> Data shown:
● ● ● ● ● ● ●

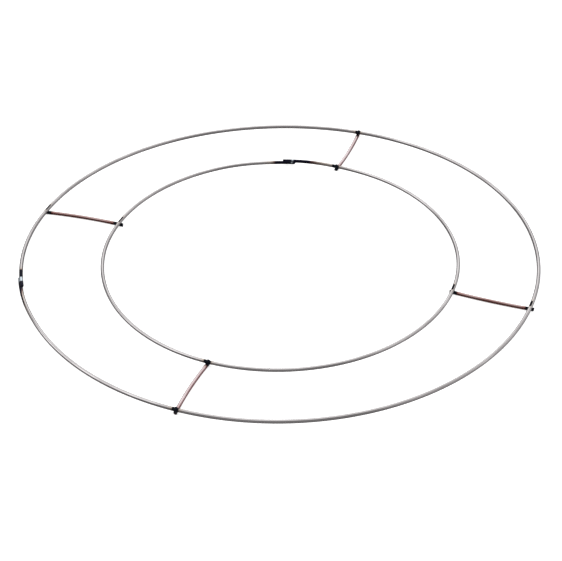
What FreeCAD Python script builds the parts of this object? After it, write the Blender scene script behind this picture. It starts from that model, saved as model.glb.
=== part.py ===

● ● ● ● ● ● ●

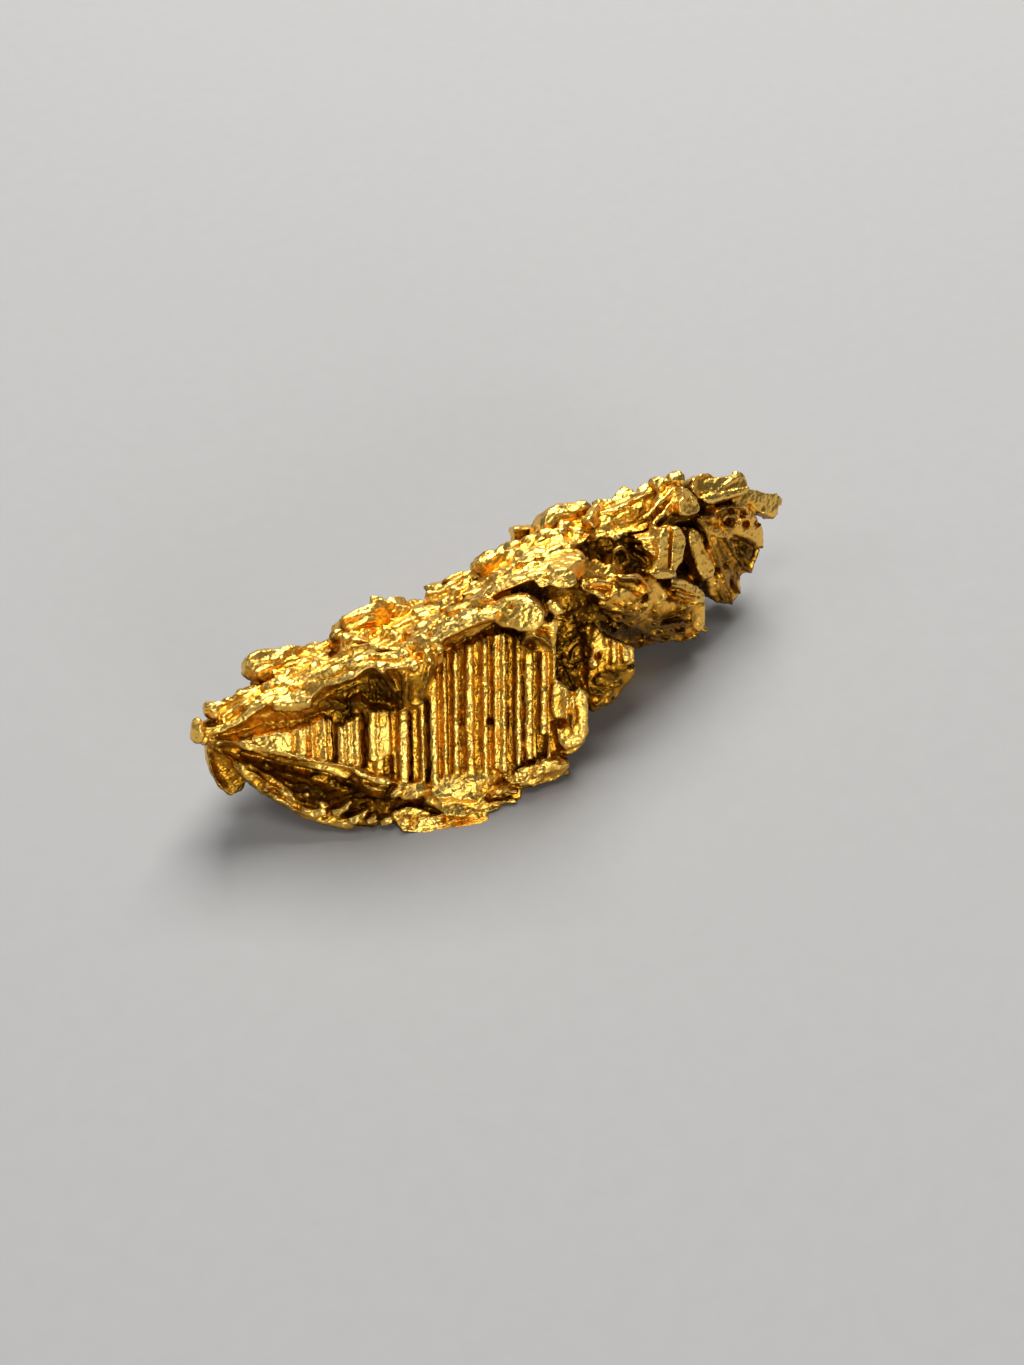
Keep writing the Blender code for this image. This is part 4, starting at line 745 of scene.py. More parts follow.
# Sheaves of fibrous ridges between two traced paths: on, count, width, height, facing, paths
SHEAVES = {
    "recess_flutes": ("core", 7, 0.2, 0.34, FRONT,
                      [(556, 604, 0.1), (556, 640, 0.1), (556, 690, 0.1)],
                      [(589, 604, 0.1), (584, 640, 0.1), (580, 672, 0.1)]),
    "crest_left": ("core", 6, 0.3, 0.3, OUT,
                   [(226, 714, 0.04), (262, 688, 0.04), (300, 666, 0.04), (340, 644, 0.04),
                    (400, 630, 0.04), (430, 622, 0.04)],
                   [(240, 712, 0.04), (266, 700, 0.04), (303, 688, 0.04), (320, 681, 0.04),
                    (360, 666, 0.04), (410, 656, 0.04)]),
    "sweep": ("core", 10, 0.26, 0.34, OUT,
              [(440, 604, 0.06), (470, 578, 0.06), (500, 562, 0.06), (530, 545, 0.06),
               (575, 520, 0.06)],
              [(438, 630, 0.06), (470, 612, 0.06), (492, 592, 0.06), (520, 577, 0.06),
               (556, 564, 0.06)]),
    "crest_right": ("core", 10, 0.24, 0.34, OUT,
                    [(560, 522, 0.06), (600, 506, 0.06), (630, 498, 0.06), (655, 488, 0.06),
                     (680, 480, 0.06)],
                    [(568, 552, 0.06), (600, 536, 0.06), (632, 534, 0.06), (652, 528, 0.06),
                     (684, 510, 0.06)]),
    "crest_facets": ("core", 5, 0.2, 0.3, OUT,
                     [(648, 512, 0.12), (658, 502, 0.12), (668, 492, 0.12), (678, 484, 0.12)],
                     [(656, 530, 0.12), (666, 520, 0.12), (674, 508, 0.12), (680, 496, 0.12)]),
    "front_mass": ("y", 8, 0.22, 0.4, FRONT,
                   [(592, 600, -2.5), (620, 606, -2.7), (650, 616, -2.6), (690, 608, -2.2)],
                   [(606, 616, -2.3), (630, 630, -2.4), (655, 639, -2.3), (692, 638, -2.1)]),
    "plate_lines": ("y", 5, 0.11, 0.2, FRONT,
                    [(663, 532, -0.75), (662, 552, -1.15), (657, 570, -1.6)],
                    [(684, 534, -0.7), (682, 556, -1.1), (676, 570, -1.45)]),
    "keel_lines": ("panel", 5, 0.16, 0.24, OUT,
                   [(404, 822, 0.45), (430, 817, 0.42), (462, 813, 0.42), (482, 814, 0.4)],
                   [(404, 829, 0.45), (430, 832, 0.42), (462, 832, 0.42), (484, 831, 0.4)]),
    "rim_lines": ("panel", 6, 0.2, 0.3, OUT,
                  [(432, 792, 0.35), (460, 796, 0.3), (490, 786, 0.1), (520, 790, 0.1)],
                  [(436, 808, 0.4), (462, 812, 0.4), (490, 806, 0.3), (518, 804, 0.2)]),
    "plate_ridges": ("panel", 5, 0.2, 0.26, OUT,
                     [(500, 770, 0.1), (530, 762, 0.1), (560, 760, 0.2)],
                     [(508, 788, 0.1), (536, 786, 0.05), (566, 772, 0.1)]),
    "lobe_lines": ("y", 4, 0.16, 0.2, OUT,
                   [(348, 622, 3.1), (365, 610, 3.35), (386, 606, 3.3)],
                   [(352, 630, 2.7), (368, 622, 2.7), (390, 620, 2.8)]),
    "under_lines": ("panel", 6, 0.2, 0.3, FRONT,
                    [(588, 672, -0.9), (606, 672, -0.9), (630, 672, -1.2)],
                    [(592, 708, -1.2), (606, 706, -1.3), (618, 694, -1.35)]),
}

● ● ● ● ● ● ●

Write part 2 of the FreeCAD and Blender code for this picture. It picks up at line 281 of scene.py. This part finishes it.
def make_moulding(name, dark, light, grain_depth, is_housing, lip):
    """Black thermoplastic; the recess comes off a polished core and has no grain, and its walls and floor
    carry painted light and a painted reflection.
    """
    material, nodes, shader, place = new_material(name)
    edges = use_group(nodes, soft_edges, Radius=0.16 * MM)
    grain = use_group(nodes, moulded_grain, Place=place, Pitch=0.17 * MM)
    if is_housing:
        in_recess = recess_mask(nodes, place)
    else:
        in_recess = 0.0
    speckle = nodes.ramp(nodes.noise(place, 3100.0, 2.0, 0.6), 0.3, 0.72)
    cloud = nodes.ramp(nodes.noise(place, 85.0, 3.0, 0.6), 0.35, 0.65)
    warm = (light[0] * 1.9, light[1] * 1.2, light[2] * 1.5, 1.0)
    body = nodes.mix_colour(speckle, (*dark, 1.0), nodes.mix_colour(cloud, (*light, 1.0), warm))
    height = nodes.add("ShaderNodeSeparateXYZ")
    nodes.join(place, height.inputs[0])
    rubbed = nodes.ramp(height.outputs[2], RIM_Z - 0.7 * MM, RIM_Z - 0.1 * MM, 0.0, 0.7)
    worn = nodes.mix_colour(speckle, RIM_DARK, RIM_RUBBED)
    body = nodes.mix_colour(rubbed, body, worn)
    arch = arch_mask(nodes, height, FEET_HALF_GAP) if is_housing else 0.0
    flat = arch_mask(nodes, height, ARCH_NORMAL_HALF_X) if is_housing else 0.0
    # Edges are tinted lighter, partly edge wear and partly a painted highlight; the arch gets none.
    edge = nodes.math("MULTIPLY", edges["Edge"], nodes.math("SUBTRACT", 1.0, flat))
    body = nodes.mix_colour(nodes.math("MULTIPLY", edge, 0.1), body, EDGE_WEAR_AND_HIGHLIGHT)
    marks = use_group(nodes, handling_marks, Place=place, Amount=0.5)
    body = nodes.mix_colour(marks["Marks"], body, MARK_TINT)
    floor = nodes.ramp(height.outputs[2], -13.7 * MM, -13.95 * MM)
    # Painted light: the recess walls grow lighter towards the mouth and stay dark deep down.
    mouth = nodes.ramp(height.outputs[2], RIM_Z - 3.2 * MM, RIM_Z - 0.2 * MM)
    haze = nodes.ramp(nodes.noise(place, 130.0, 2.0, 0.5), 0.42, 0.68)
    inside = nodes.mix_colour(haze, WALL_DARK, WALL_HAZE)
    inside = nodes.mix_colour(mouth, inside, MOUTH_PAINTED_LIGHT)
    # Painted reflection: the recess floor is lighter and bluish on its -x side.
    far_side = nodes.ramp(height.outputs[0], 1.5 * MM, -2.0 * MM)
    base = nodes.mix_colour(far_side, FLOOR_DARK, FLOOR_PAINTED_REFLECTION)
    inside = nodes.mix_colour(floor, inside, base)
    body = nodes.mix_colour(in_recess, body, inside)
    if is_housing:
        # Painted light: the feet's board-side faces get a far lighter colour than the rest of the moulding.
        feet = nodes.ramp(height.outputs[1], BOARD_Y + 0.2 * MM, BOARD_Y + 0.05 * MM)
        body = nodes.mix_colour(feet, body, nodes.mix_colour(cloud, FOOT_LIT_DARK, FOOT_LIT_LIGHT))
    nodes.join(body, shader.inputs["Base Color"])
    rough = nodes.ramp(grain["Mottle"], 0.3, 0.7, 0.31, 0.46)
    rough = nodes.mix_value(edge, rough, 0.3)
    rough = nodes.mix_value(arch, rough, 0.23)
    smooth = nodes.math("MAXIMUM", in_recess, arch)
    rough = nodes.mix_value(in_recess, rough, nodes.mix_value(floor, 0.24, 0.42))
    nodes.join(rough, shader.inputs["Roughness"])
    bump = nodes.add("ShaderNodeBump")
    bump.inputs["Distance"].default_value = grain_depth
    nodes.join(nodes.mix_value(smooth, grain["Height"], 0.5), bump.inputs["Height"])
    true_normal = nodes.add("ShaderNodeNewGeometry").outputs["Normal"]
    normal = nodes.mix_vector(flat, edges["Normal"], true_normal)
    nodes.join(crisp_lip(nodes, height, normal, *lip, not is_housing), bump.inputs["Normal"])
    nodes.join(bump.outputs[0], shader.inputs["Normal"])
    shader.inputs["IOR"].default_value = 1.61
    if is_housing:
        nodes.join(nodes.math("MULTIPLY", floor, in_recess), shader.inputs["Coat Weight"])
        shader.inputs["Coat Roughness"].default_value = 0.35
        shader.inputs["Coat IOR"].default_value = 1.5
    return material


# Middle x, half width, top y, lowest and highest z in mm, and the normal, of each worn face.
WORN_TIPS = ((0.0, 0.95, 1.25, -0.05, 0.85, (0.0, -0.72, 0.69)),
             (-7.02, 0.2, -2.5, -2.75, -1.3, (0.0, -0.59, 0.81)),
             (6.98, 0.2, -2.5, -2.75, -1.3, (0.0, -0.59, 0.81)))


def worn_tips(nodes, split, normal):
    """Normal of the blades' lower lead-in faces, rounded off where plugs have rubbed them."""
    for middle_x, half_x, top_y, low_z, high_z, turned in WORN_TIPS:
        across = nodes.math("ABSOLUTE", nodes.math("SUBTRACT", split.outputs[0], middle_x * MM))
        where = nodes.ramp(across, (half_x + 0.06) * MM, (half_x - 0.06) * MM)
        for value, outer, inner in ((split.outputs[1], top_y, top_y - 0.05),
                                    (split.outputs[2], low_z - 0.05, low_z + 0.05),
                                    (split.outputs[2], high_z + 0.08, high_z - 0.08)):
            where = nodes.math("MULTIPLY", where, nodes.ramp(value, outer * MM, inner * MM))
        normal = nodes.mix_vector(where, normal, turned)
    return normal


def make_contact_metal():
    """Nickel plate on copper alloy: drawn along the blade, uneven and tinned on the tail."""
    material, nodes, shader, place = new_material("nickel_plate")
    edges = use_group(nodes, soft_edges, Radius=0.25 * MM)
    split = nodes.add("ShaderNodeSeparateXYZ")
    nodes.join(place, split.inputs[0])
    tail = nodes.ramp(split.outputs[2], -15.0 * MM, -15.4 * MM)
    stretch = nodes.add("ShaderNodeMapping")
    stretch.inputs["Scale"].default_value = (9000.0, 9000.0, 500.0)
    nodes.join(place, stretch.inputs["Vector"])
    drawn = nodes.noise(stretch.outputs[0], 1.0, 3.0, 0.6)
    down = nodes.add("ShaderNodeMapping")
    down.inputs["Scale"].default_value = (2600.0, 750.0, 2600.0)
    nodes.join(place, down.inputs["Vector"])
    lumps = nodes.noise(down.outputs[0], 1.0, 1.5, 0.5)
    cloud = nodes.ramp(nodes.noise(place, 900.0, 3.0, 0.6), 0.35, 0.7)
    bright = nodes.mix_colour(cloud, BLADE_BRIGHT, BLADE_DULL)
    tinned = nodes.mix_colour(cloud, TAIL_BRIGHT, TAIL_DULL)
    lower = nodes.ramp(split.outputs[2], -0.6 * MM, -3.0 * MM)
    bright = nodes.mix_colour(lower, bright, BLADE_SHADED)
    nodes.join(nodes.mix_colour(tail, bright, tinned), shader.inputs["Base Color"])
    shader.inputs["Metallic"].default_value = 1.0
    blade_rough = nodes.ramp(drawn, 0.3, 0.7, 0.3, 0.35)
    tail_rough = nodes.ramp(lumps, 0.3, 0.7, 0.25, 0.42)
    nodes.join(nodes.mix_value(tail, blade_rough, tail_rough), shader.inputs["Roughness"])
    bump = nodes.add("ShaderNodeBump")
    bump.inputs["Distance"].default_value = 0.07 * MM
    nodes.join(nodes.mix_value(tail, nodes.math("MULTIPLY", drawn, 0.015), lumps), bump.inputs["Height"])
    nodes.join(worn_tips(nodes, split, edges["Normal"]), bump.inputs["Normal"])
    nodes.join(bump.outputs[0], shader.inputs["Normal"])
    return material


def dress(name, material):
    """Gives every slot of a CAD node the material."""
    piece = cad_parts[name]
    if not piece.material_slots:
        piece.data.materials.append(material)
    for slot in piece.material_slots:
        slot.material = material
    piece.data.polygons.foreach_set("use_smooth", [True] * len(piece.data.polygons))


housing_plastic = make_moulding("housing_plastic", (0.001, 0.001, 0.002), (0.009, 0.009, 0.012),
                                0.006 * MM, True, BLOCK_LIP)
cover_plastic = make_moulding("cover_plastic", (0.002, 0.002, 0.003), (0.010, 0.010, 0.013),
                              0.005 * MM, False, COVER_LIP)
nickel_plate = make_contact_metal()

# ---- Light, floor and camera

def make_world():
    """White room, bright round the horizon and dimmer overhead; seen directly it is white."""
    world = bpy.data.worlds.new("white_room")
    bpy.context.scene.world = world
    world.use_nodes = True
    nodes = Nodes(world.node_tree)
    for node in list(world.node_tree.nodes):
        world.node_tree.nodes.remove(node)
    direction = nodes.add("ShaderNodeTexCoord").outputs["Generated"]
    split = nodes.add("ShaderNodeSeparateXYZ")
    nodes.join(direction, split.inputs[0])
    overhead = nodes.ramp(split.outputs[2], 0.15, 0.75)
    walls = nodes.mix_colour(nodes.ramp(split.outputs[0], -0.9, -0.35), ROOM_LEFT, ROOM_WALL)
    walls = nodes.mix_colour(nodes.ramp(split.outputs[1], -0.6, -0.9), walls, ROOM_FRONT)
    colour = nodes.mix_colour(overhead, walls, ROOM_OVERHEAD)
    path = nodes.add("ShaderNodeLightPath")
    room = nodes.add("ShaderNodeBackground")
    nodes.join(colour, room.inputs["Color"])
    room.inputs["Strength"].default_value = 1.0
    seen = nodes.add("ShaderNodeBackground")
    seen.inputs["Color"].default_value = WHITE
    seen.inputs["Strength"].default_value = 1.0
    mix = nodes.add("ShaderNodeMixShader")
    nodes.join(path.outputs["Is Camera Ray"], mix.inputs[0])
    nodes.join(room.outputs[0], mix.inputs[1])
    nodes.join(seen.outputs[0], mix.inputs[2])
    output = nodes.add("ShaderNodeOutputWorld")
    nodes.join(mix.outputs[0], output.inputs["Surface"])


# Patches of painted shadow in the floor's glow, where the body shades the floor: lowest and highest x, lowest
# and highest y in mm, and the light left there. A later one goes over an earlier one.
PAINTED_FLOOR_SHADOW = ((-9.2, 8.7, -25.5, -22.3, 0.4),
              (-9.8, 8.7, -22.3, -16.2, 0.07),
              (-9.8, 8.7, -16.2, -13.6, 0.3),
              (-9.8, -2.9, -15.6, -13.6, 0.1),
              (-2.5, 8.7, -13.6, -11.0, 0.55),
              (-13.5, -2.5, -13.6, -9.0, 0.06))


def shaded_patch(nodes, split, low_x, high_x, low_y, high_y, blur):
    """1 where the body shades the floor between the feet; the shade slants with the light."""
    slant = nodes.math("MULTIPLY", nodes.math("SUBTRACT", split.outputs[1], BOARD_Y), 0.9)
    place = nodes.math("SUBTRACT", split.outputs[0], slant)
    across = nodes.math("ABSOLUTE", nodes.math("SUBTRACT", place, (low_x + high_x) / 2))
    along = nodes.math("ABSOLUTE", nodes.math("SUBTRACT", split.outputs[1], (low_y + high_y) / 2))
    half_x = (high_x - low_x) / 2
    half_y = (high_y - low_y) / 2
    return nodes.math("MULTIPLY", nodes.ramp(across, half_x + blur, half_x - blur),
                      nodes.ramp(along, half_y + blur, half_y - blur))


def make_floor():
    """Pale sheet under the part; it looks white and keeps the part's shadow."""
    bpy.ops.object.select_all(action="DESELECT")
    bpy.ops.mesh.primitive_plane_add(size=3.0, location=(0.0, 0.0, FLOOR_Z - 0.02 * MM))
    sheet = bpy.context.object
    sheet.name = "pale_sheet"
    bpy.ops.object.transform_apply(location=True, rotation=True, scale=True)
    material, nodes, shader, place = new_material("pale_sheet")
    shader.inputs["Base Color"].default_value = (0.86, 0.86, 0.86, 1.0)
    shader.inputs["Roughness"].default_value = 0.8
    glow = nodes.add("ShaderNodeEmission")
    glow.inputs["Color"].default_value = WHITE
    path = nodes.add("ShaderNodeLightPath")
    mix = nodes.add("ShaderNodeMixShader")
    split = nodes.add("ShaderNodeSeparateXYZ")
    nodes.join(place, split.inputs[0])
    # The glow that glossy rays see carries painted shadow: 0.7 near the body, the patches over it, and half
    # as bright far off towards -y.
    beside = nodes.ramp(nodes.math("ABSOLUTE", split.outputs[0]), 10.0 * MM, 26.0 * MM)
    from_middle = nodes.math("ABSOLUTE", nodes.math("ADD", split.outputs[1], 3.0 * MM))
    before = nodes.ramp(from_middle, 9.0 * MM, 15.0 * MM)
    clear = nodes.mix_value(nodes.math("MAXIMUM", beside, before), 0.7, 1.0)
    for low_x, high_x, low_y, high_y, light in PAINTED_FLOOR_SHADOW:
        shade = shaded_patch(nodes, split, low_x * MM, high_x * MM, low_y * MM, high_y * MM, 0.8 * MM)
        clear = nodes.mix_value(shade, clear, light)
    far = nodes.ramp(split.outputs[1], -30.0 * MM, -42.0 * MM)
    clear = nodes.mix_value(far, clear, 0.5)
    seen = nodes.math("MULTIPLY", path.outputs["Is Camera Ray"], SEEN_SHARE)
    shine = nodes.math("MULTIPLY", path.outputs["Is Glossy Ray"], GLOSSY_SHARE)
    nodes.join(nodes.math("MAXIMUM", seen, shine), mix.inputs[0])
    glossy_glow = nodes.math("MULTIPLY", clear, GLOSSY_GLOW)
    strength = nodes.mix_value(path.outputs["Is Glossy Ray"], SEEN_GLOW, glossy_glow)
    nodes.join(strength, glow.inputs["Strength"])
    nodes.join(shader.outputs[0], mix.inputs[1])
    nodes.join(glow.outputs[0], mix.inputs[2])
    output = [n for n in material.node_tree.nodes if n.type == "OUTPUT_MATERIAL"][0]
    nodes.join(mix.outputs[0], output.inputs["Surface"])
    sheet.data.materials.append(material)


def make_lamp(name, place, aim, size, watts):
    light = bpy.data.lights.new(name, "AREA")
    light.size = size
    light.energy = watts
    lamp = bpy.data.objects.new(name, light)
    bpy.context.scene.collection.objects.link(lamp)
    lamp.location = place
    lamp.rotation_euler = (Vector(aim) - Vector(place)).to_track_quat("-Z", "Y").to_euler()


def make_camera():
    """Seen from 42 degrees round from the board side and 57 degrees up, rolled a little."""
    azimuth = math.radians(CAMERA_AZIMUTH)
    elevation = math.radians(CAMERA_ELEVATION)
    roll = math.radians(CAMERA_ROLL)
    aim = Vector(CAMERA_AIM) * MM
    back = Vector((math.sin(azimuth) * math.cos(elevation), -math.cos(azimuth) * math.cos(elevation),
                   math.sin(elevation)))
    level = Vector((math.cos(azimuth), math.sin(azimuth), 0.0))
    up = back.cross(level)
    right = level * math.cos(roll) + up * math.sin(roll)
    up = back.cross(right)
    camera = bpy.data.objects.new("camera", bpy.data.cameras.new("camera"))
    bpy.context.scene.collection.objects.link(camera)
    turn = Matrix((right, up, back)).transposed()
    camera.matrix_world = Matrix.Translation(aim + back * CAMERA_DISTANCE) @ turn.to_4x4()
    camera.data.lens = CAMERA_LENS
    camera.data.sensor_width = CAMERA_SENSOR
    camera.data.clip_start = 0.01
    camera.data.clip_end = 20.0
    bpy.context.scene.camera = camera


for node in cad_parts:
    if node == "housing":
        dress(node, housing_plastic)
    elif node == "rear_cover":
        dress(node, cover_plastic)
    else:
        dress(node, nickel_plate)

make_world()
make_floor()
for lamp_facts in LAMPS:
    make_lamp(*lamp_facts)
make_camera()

● ● ● ● ● ● ●

> Objective:
Return the exact lines from the line with "piece = cad_parts[name]" to the line with "# ---- Light, floor and camera", inclusive of both, with nothing added.

> Written solution:
    piece = cad_parts[name]
    if not piece.material_slots:
        piece.data.materials.append(material)
    for slot in piece.material_slots:
        slot.material = material
    piece.data.polygons.foreach_set("use_smooth", [True] * len(piece.data.polygons))


housing_plastic = make_moulding("housing_plastic", (0.001, 0.001, 0.002), (0.009, 0.009, 0.012),
                                0.006 * MM, True, BLOCK_LIP)
cover_plastic = make_moulding("cover_plastic", (0.002, 0.002, 0.003), (0.010, 0.010, 0.013),
                              0.005 * MM, False, COVER_LIP)
nickel_plate = make_contact_metal()

# ---- Light, floor and camera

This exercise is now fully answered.